begin

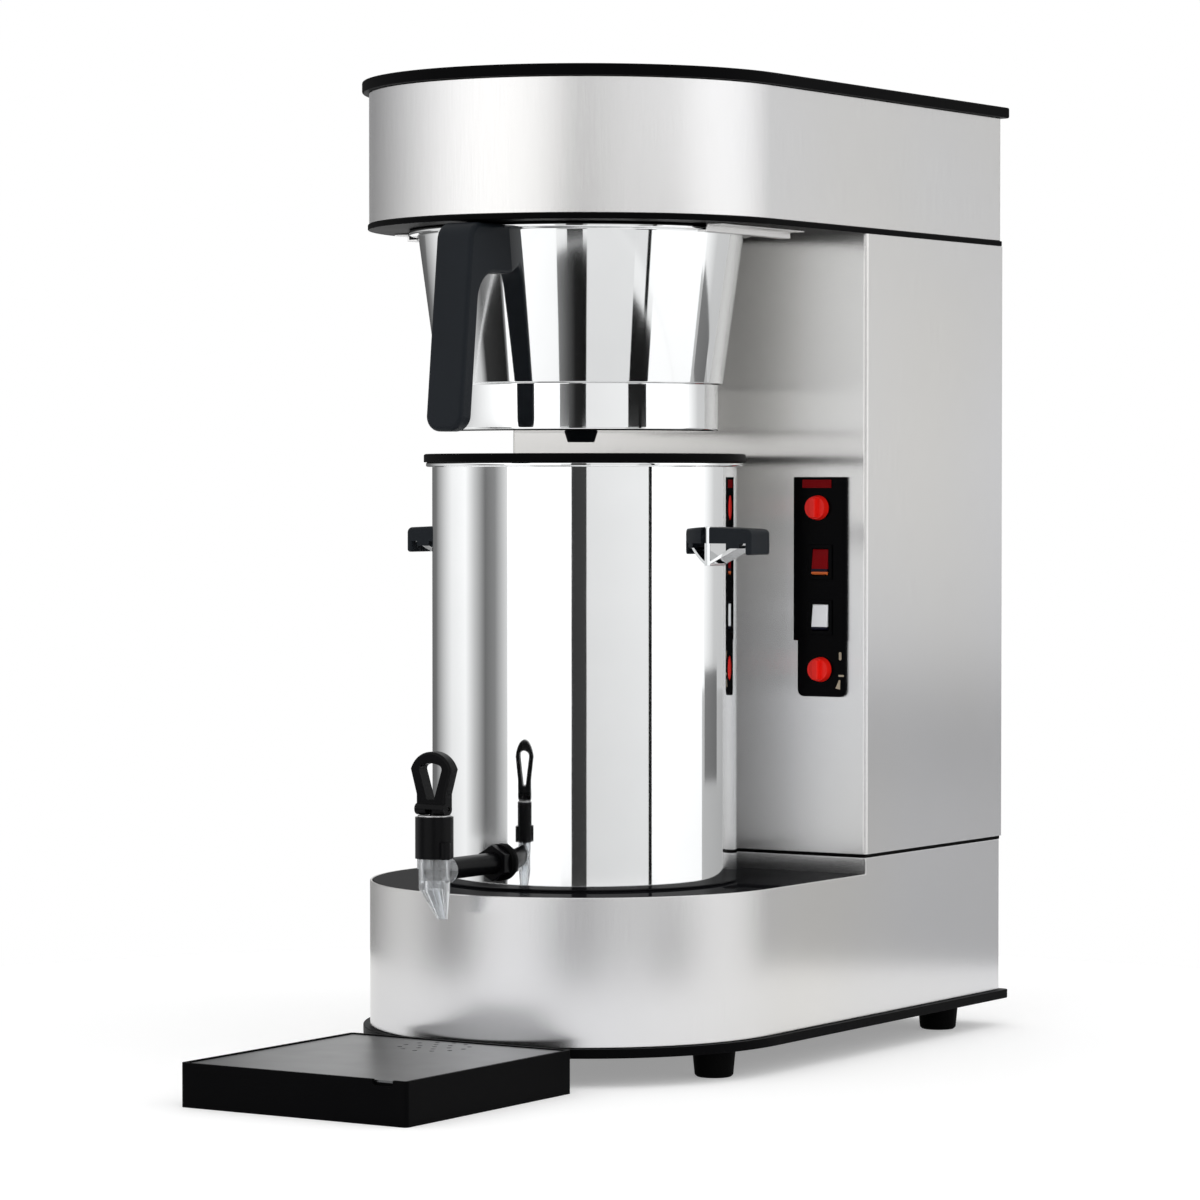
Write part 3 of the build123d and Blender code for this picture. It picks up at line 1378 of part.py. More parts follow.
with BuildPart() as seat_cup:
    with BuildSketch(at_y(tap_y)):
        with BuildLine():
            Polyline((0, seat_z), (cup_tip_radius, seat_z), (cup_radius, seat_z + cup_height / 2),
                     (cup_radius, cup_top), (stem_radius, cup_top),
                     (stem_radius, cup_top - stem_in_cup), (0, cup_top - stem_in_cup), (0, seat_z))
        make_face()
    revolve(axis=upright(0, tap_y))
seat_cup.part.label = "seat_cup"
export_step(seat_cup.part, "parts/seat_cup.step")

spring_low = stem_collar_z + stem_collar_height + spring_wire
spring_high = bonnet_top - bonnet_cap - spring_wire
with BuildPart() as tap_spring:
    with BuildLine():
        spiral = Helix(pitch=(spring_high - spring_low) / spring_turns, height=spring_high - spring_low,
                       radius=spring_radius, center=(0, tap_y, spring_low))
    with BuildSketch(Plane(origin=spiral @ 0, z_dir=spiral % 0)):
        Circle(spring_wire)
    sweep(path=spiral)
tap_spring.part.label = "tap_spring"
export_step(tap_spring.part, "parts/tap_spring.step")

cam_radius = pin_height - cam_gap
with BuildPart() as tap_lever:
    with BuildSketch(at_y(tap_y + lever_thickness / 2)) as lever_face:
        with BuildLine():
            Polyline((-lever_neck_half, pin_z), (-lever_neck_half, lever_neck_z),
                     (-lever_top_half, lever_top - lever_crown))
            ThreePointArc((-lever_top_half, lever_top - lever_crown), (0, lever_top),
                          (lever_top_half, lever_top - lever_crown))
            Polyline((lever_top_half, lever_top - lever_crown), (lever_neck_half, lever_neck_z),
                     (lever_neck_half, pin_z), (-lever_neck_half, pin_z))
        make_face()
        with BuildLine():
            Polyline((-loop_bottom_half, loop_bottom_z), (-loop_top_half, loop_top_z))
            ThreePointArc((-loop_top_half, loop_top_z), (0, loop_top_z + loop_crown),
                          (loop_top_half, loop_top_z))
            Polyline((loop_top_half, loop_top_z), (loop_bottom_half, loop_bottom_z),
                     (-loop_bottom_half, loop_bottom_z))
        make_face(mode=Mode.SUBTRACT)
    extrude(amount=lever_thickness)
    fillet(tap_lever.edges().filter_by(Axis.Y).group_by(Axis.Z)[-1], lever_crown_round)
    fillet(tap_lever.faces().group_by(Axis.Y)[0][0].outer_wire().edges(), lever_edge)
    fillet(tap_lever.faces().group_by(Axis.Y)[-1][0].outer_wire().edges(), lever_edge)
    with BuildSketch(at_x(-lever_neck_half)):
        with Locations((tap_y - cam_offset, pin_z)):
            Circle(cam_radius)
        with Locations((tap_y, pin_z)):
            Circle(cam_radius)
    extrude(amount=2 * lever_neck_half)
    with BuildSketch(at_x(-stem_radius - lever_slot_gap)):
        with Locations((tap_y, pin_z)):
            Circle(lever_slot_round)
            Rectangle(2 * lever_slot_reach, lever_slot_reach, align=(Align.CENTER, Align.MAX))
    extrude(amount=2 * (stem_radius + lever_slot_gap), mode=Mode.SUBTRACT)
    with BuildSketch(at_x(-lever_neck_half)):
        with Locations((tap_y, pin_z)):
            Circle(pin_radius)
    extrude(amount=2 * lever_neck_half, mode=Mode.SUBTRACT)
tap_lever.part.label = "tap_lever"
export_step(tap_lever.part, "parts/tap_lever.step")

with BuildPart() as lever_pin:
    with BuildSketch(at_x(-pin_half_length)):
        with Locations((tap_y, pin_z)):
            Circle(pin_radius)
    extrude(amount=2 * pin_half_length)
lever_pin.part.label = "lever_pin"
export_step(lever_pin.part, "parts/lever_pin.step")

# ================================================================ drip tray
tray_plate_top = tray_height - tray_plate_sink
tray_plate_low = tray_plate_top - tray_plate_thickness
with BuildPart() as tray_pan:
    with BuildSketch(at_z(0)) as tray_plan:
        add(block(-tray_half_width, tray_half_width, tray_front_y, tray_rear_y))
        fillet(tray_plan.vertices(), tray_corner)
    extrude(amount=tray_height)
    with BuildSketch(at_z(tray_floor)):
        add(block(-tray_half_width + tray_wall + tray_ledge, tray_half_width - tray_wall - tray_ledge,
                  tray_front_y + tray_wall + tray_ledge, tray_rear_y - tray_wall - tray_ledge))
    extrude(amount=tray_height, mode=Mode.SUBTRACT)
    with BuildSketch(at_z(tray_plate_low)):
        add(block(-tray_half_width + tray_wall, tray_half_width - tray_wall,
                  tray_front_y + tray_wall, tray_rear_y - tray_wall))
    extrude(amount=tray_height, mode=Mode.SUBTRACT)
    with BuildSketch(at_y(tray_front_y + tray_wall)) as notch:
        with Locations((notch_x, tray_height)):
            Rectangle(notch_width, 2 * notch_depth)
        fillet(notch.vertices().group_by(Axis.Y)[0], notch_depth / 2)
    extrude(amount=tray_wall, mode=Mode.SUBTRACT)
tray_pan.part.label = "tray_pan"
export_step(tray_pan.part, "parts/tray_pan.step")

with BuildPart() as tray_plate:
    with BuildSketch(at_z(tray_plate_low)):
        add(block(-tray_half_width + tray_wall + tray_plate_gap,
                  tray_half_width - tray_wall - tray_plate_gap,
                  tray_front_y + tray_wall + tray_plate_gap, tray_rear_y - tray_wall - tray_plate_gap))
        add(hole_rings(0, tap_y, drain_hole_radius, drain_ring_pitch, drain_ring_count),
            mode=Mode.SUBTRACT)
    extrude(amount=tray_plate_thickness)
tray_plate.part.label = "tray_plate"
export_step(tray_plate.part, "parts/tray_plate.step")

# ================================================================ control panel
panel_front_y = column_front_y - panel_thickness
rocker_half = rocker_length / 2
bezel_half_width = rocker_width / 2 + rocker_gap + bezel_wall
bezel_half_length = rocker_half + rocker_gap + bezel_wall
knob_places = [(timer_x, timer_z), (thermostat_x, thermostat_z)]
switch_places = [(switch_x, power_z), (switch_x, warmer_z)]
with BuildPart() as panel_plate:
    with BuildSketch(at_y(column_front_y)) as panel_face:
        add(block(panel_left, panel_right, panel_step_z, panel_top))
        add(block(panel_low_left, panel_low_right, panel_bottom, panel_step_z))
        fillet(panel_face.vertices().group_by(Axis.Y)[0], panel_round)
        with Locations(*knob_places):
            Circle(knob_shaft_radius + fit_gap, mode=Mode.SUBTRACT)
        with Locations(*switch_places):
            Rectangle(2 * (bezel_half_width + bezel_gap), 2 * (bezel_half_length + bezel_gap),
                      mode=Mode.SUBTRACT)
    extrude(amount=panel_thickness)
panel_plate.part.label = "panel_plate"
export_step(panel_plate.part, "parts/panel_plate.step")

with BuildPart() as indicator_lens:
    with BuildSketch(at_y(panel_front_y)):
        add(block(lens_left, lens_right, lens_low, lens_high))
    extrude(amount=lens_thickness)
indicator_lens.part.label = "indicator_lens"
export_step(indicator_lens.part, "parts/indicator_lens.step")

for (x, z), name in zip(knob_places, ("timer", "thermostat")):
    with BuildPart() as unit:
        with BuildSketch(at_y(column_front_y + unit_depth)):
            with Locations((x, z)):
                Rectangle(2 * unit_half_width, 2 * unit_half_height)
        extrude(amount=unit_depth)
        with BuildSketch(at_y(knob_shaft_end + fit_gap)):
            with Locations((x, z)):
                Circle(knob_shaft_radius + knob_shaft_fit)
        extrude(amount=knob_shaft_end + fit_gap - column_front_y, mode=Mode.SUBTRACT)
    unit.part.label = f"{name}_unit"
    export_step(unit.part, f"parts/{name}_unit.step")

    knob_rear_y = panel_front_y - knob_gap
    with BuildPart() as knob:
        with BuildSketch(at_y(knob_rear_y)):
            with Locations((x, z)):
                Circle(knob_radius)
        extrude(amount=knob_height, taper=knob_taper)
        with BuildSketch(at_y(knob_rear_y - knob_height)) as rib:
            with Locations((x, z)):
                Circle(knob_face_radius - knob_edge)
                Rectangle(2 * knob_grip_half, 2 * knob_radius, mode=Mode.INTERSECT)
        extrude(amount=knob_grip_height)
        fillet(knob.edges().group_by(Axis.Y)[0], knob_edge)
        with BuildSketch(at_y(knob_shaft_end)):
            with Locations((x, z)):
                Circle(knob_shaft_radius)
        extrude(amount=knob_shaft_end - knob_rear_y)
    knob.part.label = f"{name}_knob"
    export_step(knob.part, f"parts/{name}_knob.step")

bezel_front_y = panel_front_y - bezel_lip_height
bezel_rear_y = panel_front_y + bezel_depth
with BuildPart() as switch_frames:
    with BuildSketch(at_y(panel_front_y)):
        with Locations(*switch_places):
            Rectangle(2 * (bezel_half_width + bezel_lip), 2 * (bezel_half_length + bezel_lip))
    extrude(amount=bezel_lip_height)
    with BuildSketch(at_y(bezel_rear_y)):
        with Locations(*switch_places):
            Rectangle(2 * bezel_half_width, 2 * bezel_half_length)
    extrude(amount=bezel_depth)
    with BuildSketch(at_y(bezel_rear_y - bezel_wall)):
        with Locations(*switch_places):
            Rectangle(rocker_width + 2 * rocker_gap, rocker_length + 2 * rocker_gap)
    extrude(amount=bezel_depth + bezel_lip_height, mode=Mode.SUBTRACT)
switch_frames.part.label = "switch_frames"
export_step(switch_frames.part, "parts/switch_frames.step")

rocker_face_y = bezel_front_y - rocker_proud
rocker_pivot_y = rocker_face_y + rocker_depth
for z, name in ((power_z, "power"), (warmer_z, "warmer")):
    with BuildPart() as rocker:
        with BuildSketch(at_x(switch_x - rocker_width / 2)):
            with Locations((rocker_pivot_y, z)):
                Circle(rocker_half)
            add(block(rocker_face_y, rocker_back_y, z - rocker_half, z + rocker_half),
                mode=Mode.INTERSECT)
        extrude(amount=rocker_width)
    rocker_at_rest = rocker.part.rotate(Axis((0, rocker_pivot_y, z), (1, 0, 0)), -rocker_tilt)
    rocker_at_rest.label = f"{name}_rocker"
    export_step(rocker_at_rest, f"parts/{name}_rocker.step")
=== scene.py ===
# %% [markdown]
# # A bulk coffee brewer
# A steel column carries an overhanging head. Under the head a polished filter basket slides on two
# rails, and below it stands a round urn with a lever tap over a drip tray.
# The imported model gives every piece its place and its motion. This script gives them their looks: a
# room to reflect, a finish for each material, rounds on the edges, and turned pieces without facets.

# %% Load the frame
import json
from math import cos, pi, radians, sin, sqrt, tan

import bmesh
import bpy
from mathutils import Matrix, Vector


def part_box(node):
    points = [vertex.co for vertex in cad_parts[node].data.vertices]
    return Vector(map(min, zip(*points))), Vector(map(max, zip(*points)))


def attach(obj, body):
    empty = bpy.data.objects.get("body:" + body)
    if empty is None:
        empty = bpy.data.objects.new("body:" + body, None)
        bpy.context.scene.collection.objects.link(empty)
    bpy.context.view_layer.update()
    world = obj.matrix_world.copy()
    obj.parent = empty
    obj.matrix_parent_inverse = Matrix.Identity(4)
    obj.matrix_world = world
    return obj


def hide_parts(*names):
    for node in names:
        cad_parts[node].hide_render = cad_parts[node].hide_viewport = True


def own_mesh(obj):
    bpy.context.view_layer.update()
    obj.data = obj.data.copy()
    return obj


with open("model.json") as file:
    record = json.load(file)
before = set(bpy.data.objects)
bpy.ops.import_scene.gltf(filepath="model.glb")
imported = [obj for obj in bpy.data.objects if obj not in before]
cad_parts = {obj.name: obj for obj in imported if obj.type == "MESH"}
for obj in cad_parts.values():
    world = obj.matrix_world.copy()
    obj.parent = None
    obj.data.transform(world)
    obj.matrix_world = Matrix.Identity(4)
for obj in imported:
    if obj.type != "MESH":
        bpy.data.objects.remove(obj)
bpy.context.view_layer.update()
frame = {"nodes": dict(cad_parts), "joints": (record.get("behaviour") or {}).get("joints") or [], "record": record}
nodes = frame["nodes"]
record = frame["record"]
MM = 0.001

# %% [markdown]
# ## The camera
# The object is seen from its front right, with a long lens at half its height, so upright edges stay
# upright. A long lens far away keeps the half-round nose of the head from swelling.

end

TO DO:
Nothing but the lines from the one with "rocker_face_y = bezel_front_y - rocker_proud" through the one with "bpy.context.scene.collection.objects.link(empty)" should be repeated, and each exactly.

OUTPUT OF THE EXERCISE:
rocker_face_y = bezel_front_y - rocker_proud
rocker_pivot_y = rocker_face_y + rocker_depth
for z, name in ((power_z, "power"), (warmer_z, "warmer")):
    with BuildPart() as rocker:
        with BuildSketch(at_x(switch_x - rocker_width / 2)):
            with Locations((rocker_pivot_y, z)):
                Circle(rocker_half)
            add(block(rocker_face_y, rocker_back_y, z - rocker_half, z + rocker_half),
                mode=Mode.INTERSECT)
        extrude(amount=rocker_width)
    rocker_at_rest = rocker.part.rotate(Axis((0, rocker_pivot_y, z), (1, 0, 0)), -rocker_tilt)
    rocker_at_rest.label = f"{name}_rocker"
    export_step(rocker_at_rest, f"parts/{name}_rocker.step")
=== scene.py ===
# %% [markdown]
# # A bulk coffee brewer
# A steel column carries an overhanging head. Under the head a polished filter basket slides on two
# rails, and below it stands a round urn with a lever tap over a drip tray.
# The imported model gives every piece its place and its motion. This script gives them their looks: a
# room to reflect, a finish for each material, rounds on the edges, and turned pieces without facets.

# %% Load the frame
import json
from math import cos, pi, radians, sin, sqrt, tan

import bmesh
import bpy
from mathutils import Matrix, Vector


def part_box(node):
    points = [vertex.co for vertex in cad_parts[node].data.vertices]
    return Vector(map(min, zip(*points))), Vector(map(max, zip(*points)))


def attach(obj, body):
    empty = bpy.data.objects.get("body:" + body)
    if empty is None:
        empty = bpy.data.objects.new("body:" + body, None)
        bpy.context.scene.collection.objects.link(empty)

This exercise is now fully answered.